For those that don't know, starting in 2009, there was a place called Revis Island. In the NFL, receivers and quarterbacks are, for the most part, too good to consistently defend with man coverage. The quarterback and the wide receiver have the benefit of knowing where the receiver should be when the ball is thrown. Also, Reggie Wayne is fast and runs great routes, and had the sport's greatest quarterback of all time throwing to him back in 2009. But when the Colts hosted the Jets in the regular season in 2009, Wayne ended up with 3 catches (on 7 targets) for a measly 33 yards and no touchdowns. And this pattern repeated itself all season against the elites of NFL wide receivers:
- Andre Johnson: 4/7 targets, 35 yards.
- Randy Moss (Tom Brady!): 4/7, 24 yards, then 5/11, 34 yards (1 touchdown)

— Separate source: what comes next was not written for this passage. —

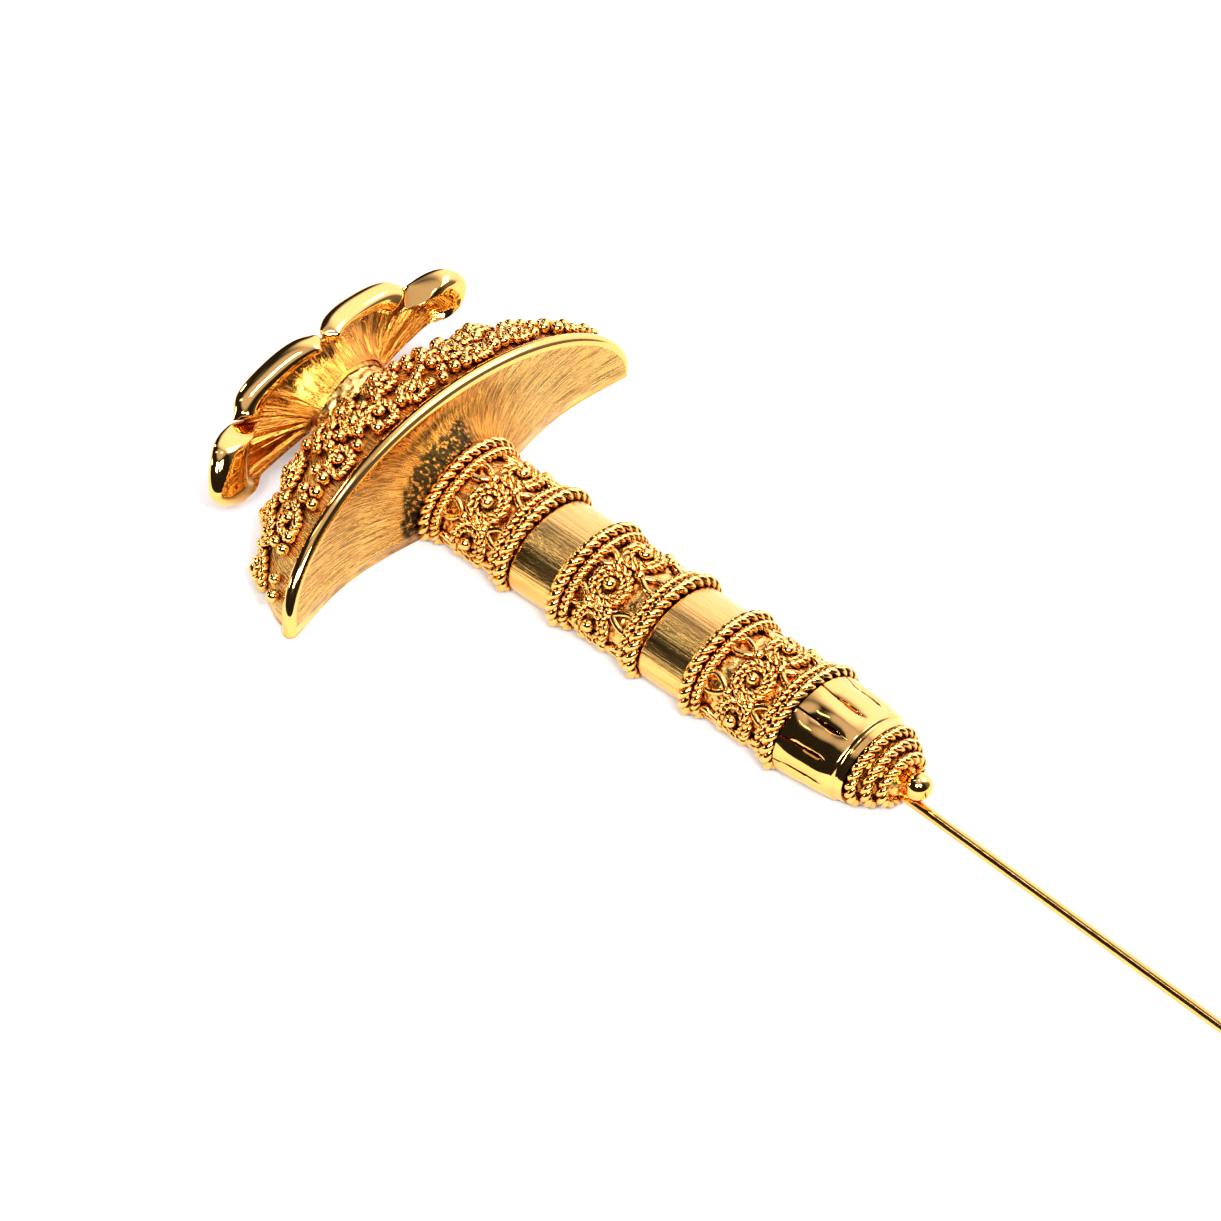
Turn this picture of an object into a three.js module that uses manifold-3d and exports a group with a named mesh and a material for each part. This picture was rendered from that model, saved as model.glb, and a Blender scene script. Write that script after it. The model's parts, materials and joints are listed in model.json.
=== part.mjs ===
// A flat-backed relief head on a long straight pin, with a push-on cap over the point.
// Millimetres. +X runs along the head towards the point, +Z stands up from the flat back.
// The origin lies on the back, midway between the two horns of the crescent guard.

import * as THREE from 'three';
import { mergeVertices } from 'three/addons/utils/BufferGeometryUtils.js';
import Module from 'manifold-3d';

const wasm = await Module();
wasm.setup();

// Driving dimensions
const AXIS_Z = 1.9;            // height of the grip's centre line above the back
const SQUASH = 0.77;           // every section of the head is a circle flattened by this
const GAP = 0.05;              // clearance between pieces that sit in or on each other
const CUT_GAP = 0.3;           // clearance round a piece that its neighbour is cut for

// Radii are half widths, measured across the head along Y.
const CORE_R = 3.25;           // inner bar of the grip
const CORE_START_X = -8.6;
const DRUM_R = 3.75;           // plain ground under the filigree of a band
const SATIN_R = 4.27;          // brushed stretches between the bands
const ROPE_R = 4.42;           // centre line of a rope ring
const ROPE_WIRE_R = 0.5;       // half the thickness of a rope
const ROPE_END_Z = 0.36;       // height of a rope ring's two ends

const BANDS = [                // start, end and rosette station of each filigree band
  { start: 0.5, end: 8.8, rosettes: 4.8 },
  { start: 12.7, end: 21.1, rosettes: 16.4 },
  { start: 25.2, end: 34.0, rosettes: 29.9 },
];
const ROSETTE_R = 1.5;
const ROSETTE_HEIGHT = 0.7;    // from a rosette's foot to the seat of its bead
const ROSETTE_FIRST = 12;      // degrees round the flattened section, counted from +Y
const ROSETTE_PITCH = 52.7;
const ROSETTES_PER_BAND = 4;
const BEAD_R = 0.55;

const TAPER_END_X = 39.8;      // end of the grooved taper
const TAPER_START_R = 4.45;
const TAPER_END_R = 3.8;
const TAPER_POWER = 2.2;       // how late the taper narrows
const TIP_Z = 2.1;             // centre height of the coils
const COILS = [                // rope coils that close the taper down to the ball
  { x: 40.25, ring: 3.15 },
  { x: 41.2, ring: 2.6 },
  { x: 42.1, ring: 1.95 },
];
const TIP_PEG_R = 1.0;
const TIP_PEG_START_X = 37.6;
const COIL_PINCH = 0.05;       // how much thinner a coil is than a rope ring
const COIL_SEAT = 0.5;         // from a coil's centre line down to the peg under it
const BALL = { x: 43.75, z: 2.5, radius: 1.05 };

const HORN_Y = 17.6;           // half the span of the guard
const HORN_Z = 0.9;            // height of the horns' centre line
const CROWN_Z = 8.3;           // top of the guard's rim
const CROWN_X = -2.6;          // how far the rim leans towards the finial at its crown
const RIM_WIDTH = 1.15;
const RIM_PROUD = 0.55;
const RIM_LEAN_POWER = 1.4;
const GUARD_SOCKET_R = CORE_R + 0.15;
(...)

- Marques Colston (Drew Brees): 2/6, 33 yards
- Steve Smith: 1/6, 5 yards
- Roddy White: 4/10, 33 yards
That season, the Jets lost in the AFC Championship game to the Colts, a team they had beaten a month earlier. The difference? This time, the Colts had second-year receiver Pierre Garcon available, who hauled in 11 of 15 targets for over 150 yards. Revis still shut down Wayne, but he couldn't cover everyone.
Of course, the Jets defense wasn't simply good because Revis could shut the #1 receiver down. It was good because, with Revis solving That Problem, the other 10 guys on the field could focus on everything else. That meant an extra man to cover the other receivers in the pattern, or a linebacker or safety could blitz without worrying about giving up a big play. Having a player that was extremely good at defending passes in man coverage meant the Jets could be over-aggressive everywhere else, and get away with it. Ryan's blitz-happy packages don't work if the coverage stinks, after all. And that's what we've seen in Buffalo.

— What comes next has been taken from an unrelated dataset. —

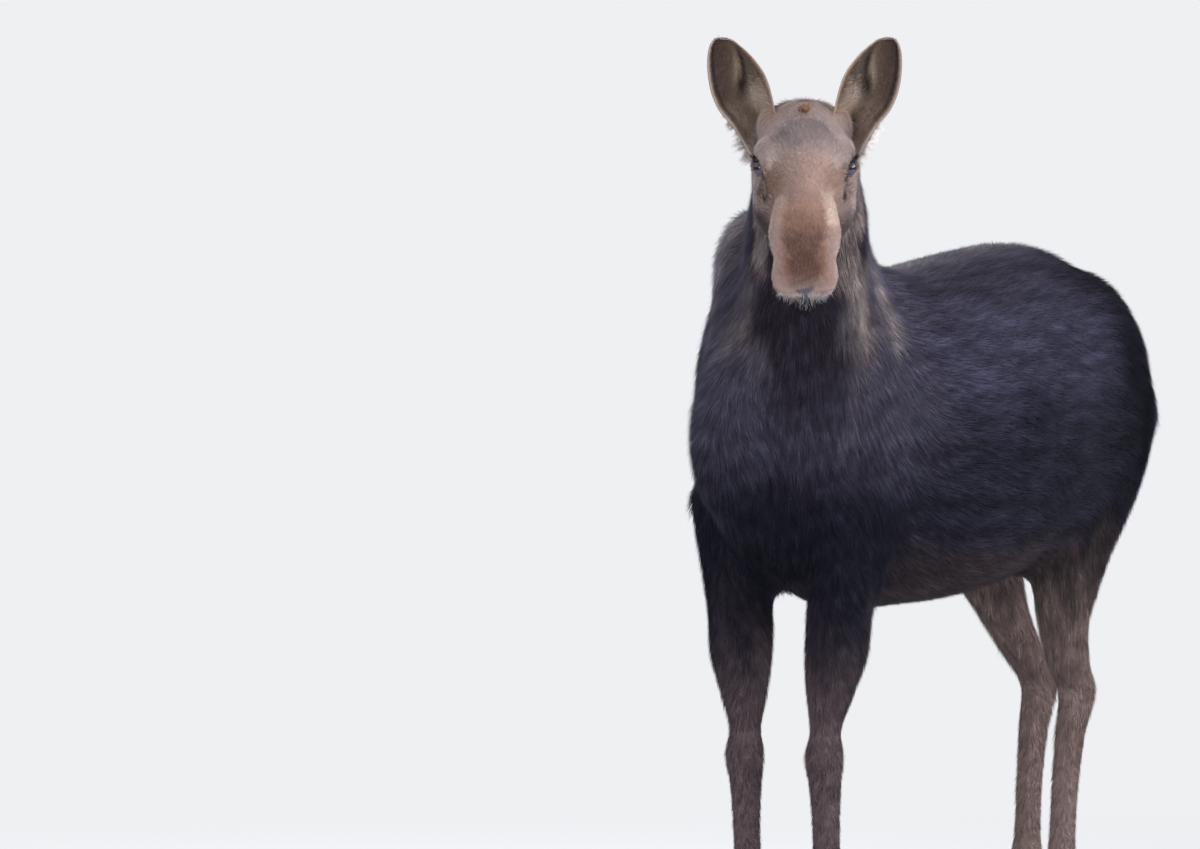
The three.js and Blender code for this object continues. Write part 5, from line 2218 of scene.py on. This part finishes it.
@dataclass(frozen=True)
class Eyeball:
    """One eyeball: a sphere whose cornea stands out by a bell of the angle from the eye's axis."""

    side: int
    rings: int = 40
    columns: int = 56
    radius: float = EYE_RADIUS - 0.4
    cornea: float = 1.6
    iris: float = 16.0
    pupil: tuple[float, float] = (12.5, 3.8)
    white: tuple = (0.240, 0.195, 0.280)
    iris_colour: tuple = (0.072, 0.055, 0.088)
    pupil_colour: float = 0.002

    def _colours(self, eye: Place, across: Array, up: Array) -> Array:
        """The white, the iris with its dark rim, and the oblong pupil, which stays level.

        Args:
            eye: the eye's frame.
            across: the points' places along the slit.
            up: their places across it.

        Returns:
            Linear colours, (n, 3).
        """
        away = np.hypot(across, up)
        iris = ramp(away, self.iris + 1, self.iris - 1)[:, None]
        colour = np.array(self.white) * (1 - iris) + np.array(self.iris_colour) * iris
        colour = colour * (1 - 0.55 * hump(away, self.iris - 0.2, 1.0)[:, None])
        level = unit(np.cross(eye.axes[1], [0.0, 0.0, 1.0]))
        c, d = float(level @ eye.axes[0]), float(level @ eye.axes[2])
        long, tall = self.pupil
        oblong = np.hypot((across * c + up * d) / long, (up * c - across * d) / tall)
        pupil = ramp(oblong, 1.15, 0.85)[:, None]
        return colour * (1 - pupil) + self.pupil_colour * pupil

    def build(self, head: Place, finish: bpy.types.Material) -> None:
        """Makes the eyeball as a closed set of rings round its axis.

        Args:
            head: the head's frame.
            finish: the material.
        """
        eye = eye_place(head, self.side)
        tilt, turn = ring_grid(np.linspace(0.02, math.pi - 0.02, self.rings), self.columns)
        radius = self.radius + self.cornea * np.exp(-((tilt / 0.55) ** 2))
        local = np.stack([np.sin(tilt) * np.cos(turn), np.cos(tilt), np.sin(tilt) * np.sin(turn)], axis=1)
        poles = [[0, self.radius + self.cornea, 0], [0, -self.radius, 0]]
        shape = np.vstack([local * radius[:, None], *poles])
        placed = eye.world(shape)
        faces = capped_rings(placed, self.rings, self.columns)
        name = SIDES[self.side]
        colours = self._colours(eye, shape[:, 0], shape[:, 2])
        piece = mesh_object(f"eyeball_{name}", ANATOMY.placed(placed), faces, finish, colours)
        hand_over(piece, "eye", f"eye_{name}")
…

Now, the question you're asking yourself is what does any of this NFL rambling have to do with Wisconsin Badger basketball. The answer is Ethan Happ. As a redshirt freshman last year, Happ displayed a remarkable, not often seen, talent. He's a center that gets steals. He led the Big Ten in steal percentage, which is an understatement—he actually has no peer in the tempo-free era. And again, he's doing this as a center. That's not a defender that gets many opportunities to guard frequent ballhandlers. He's still rebounding (4th in Big Ten in defensive rebound percentage) and blocking at least enough shots so as not to be negligent (20th). It's why he was the BTG Defensive Player of the Year. And again, he was a freshman.

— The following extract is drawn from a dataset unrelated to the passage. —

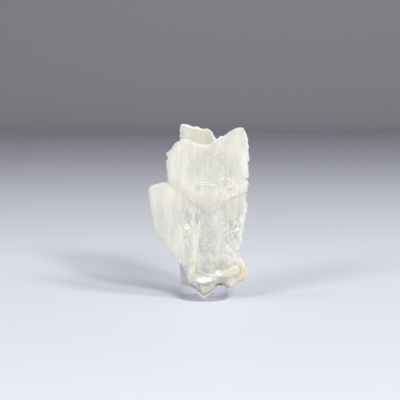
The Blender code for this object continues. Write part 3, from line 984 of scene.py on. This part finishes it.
# %% [markdown]
# ## The stand
# A stub of clear acrylic rod, cut down in front to a low shelf with a V-groove for the stone's tip.
# What is left behind the stone is its back rest, and leans as the stone does. Sawn acrylic is
# polished, and its edges are broken just enough not to cut. Two cuts shape the rod, as in a workshop.

# %% Shape of the stand, in millimetres
ROD_RADIUS, ROD_HEIGHT, ROD_SIDES = 12.7, 17.6, 160
SHELF, GROOVE_BOTTOM, GROOVE_HALF = 7.2, 1.5, 6.95
REST_DEPTH = 5.8
RELIEF = 0.6
BROKEN_FOOT, BROKEN_EDGE, EDGE_STEPS = 0.4, 0.22, 3
# How far the cutters reach above the rod and above the shelf.
OVER_ROD, OVER_SHELF = 10.0, 0.5
BROKEN_FROM, SHARP_FROM = math.radians(30), math.radians(32)


def cut_away(thing, cutter):
    shape_by(thing, "BOOLEAN", {"operation": "DIFFERENCE", "solver": "MANIFOLD", "object": cutter})
    discard(cutter)


def rest_y(z):
    """How far back the sloping face of the rest is at height z."""
    up = (z + REST_DEPTH * math.sin(LEAN)) / math.cos(LEAN)
    return SEAT_Y / MM + REST_DEPTH * math.cos(LEAN) + up * math.sin(LEAN)


WALL = [(ROD_RADIUS - BROKEN_FOOT, 0.0), (ROD_RADIUS, BROKEN_FOOT), (ROD_RADIUS, ROD_HEIGHT)]
turns = [2 * math.pi * step / ROD_SIDES for step in range(ROD_SIDES)]
stand = through_rings("stand", [
    [(r * math.cos(t), r * math.sin(t), z) for t in turns] for r, z in WALL])
out, top = 2 * ROD_RADIUS, ROD_HEIGHT + OVER_ROD
cut_away(stand, through_rings("step", [
    [(x, -out, SHELF), (x, rest_y(SHELF), SHELF), (x, rest_y(top), top), (x, -out, top)]
    for x in (-out, out)]))
wider = 1.0 + OVER_SHELF / (SHELF - GROOVE_BOTTOM)
cut_away(stand, through_rings("groove", [
    [(0.0, y, GROOVE_BOTTOM)] + [(side * GROOVE_HALF * wider, y, SHELF + OVER_SHELF) for side in (1, -1)]
    for y in (-out, rest_y(SHELF) + RELIEF)]))
shape_by(stand, "BEVEL", {
    "width": BROKEN_EDGE * MM, "segments": EDGE_STEPS, "harden_normals": False,
    "limit_method": "ANGLE", "angle_limit": BROKEN_FROM})
stand.data.shade_smooth()
stand.data.set_sharp_from_angle(angle=SHARP_FROM)
print("stand", len(stand.data.polygons), "faces")

# %% [markdown]
# ### Clear acrylic
# Acrylic is as clear as glass and bends light a little less. The rod's own skin is glossy, but what
# was sawn stays a little frosted, most of all underneath. A face nearer to the rod's axis than the
# skin is sawn, and gets a mark by which the finish mixes in a matt shader.

# %% Acrylic finish
ACRYLIC_IOR, ACRYLIC_CLEAR = 1.49, 0.85
GLOSS, SAWN_ROUGHER, FROST_ROUGH, FROST_SHARE = 0.015, 0.2, 0.5, 0.35
ACRYLIC, FROST, ACRYLIC_SOAKED = (0.94, 0.945, 1.0, 1), (0.95, 0.955, 0.99, 1), (0.86, 0.87, 0.97, 1)
ACRYLIC_DENSITY = 10.0
SKIN = 0.25


def clear_acrylic():
    made = bare_material("acrylic")
    tree = Tree(made.node_tree)
    sawn = tree.mark("sawn")
    clear = tree.node("ShaderNodeBsdfPrincipled", {}, {
        "Base Color": ACRYLIC, "IOR": ACRYLIC_IOR, "Transmission Weight": ACRYLIC_CLEAR,
        "Roughness": GLOSS + sawn * SAWN_ROUGHER})
    frosted = tree.node("ShaderNodeBsdfPrincipled", {}, {
        "Base Color": FROST, "IOR": ACRYLIC_IOR, "Roughness": FROST_ROUGH, "Transmission Weight": 0.0})
    both = tree.node("ShaderNodeMixShader", {}, {0: sawn * FROST_SHARE, 1: clear, 2: frosted})
    wear(tree, both, ACRYLIC_SOAKED, ACRYLIC_DENSITY)
    return made


def how_sawn(face):
    """0 on the rod's skin and 1 on a sawn face, rising to 2 where it looks down."""
    from_axis = math.hypot(face.center.x, face.center.y) / MM
    return float(from_axis < ROD_RADIUS - SKIN) * (1 + max(0.0, -face.normal.z))


sawn_by_face = [how_sawn(face) for face in stand.data.polygons]
stand.data.attributes.new("sawn", "FLOAT", "FACE").data.foreach_set("value", sawn_by_face)
dress(stand, clear_acrylic())
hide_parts("acrylic_stand")
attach(stand, "root")
print("sawn faces", sum(map(bool, sawn_by_face)))

# %% [markdown]
# ## The floor
# What lies behind a clear stone is much of what is seen in it: here a roll of pale paper, turned up
# far behind. A ramp paints the falloff of light into the paper's colour: it is painted brightest just
# behind the stand and dimmer further back, in place of lights that fade.

# %% Floor
# Metres: where the paper starts in front, where it turns up behind, and how high and wide it is.
SWEEP_FRONT, SWEEP_START, SWEEP_RADIUS, SWEEP_TOP, SWEEP_HALF = -1.6, 1.3, 0.25, 1.4, 2.2
SWEEP_STEPS = 16
UNDER = 0.1 * MM
PAPER_ROUGH, PAPER_SHINE = 0.6, 0.2
PAPER = (0.817, 0.838, 0.90)
# Metres behind the stand, and how bright the paper is painted there, as a painted falloff of light. Green
# fades a little with distance.
PAINTED_FALLOFF_STOPS = [
    (-0.20, 0.885), (-0.10, 0.915), (0, 0.97), (0.13, 1.05), (0.32, 1.035), (0.45, 1.01), (0.61, 0.92),
    (0.83, 0.775), (1.34, 0.55), (1.55, 0.44),
]
NEAREST, REACH_BACK = -0.2, 1.8
GREEN_LOST = 0.02


def paper_with_painted_falloff():
    made = bare_material("paper")
    tree = Tree(made.node_tree)
    back = tree.node("ShaderNodeTexCoord", output="Object").parts()[1]
    # Painted falloff of light: the paper's colour is brighter near the stand and dimmer far behind.
    ramp = tree.add("ShaderNodeValToRGB", {}, {0: (back - NEAREST) / REACH_BACK})
    stops = ramp.color_ramp.elements
    stops.remove(stops[1])
    red, green, blue = PAPER
    for index, (metres, share) in enumerate(PAINTED_FALLOFF_STOPS):
        stop = stops[0] if index == 0 else stops.new(1.0)
        stop.position = (metres - NEAREST) / REACH_BACK
        stop.color = (red * share, green * share * (1 - GREEN_LOST * metres), blue * share, 1)
    wear(tree, tree.node("ShaderNodeBsdfPrincipled", {}, {
        "Base Color": Wire(tree, ramp.outputs["Color"]), "Roughness": PAPER_ROUGH,
        "Specular IOR Level": PAPER_SHINE}))
    return made


profile = [(SWEEP_FRONT, -UNDER), (SWEEP_START, -UNDER)]
for step in range(1, SWEEP_STEPS + 1):
    a = math.pi / 2 * step / SWEEP_STEPS
    profile.append((SWEEP_START + SWEEP_RADIUS * math.sin(a), SWEEP_RADIUS * (1 - math.cos(a)) - UNDER))
profile.append((SWEEP_START + SWEEP_RADIUS, SWEEP_TOP))
floor = through_rings(
    "floor_sweep", [[(x, y, z) for y, z in profile] for x in (-SWEEP_HALF, SWEEP_HALF)],
    capped=False, unit=1.0)
floor.data.shade_smooth()
floor.data.materials.append(paper_with_painted_falloff())
print("floor", len(floor.data.polygons), "faces")

# %% [markdown]
# ## The lights
# Soft round lights stand on an arc in front, so that the flat faces glow and the shadows fall back,
# with one more overhead and a weak even light from all round.

# %% Lights
LIGHT_TARGET = Vector((0, 0, 0.03))


def softbox(name, azimuth, elevation, distance, size, power):
    """A round light. Azimuth is in degrees from the camera's side, to the right."""
    turn, rise = math.radians(azimuth), math.radians(elevation)
    way = Vector((math.sin(turn) * math.cos(rise), -math.cos(turn) * math.cos(rise), math.sin(rise)))
    light = bpy.data.lights.new(name, "AREA")
    light.shape = "DISK"
    light.size = size
    light.energy = power
    made = bpy.data.objects.new(name, light)
    made.location = LIGHT_TARGET + way * distance
    made.rotation_mode = "QUATERNION"
    made.rotation_quaternion = way.to_track_quat("Z", "Y")
    scene.collection.objects.link(made)


# Azimuth, elevation (degrees), distance, size (m), power (W).
LIGHTS = {
    "overhead": (180, 76, 1.35, 1.2, 1.5),
    "above_left": (-80, 60, 1.3, 0.3, 1.2),
    "key": (28, 27.5, 1.7, 0.26, 13.4),
    "front": (15, 29, 1.7, 0.26, 5.4),
    "side_right": (50, 42, 1.3, 0.36, 5.6),
    "side_left": (-40.3, 28.4, 1.1, 0.40, 4.8),
}
for light_name, row in LIGHTS.items():
    softbox(light_name, *row)
print(len(LIGHTS), "lights")

# %% Even light and bounces
AROUND, AROUND_STRENGTH = (0.75, 0.77, 0.82, 1), 0.175

world = bpy.data.worlds.new("world")
world.use_nodes = True
even = world.node_tree.nodes["Background"].inputs
even["Color"].default_value = AROUND
even["Strength"].default_value = AROUND_STRENGTH
scene.world = world

# Light is caught inside clear acrylic by many reflections before it leaves.
paths = scene.cycles
paths.max_bounces, paths.glossy_bounces, paths.transmission_bounces = 32, 24, 24
paths.diffuse_bounces = 6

Wisconsin returns basically everyone, losing only walkon Jordan Smith. The team shot nearly 40% on 3s in Big Ten play last season, and really only struggled scoring inside the 3-point line. I suspect Nigel Hayes' 42% percentage in that category will tick upward. The offense should be good. And really, Wisconsin isn't a very interesting team to preview on offense, frankly. That's not because the offense isn't fun to watch (it is!) or that it isn't productive (it is!), it's because the structure and the core principles have been the same for about 15 years now. Greg Gard showed no indication that he wants to change any of that (if it ain't broke...). If you want a quick primer, this is what a Wisconsin set looks like (notice the triangle one side, kickout options in the corner and opposite elbow. Almost every Wisconsin possession will start like this.)
If the post isn't open, the ball swings to the other side, where they try it there ("swing offense"). There's ball screen action that gets them into the set, there are shuffle cuts along the baseline that initiate the post-up action, and there are dribble-drive variations that can be exploited depending upon the skillset of the player. I don't deny any of that exists, I'm saying the point of all this is to get the ball into the paint to either score there, or to kick out to one of the four three-point spots for an open look.
But defensively, this year can be interesting for Wisconsin, in large part because of Happ. Coaches have adopted specific strategies based on the unique abilities of players before. To take a somewhat recent example, Purdue's defenses were excellent with JaJuan Johnson in large part because, with his shotblocking ability, Purdue's perimeter defenders were free to face-guard opponents. They knew that if they were easily beat off the dribble, Johnson would be waiting to swat away any shot in the paint. With Happ around, post feeds to Isaac Haas and Thomas Bryant are more risky than they otherwise would be. Wisconsin guards can cheat into other passing lanes, knowing that Happ's defense serves as a deterrent.There are a number of things Gard can potentially do to take advantage of Happ's unique skillset—it remains to be seen if it will be as effective as Revis Island once was.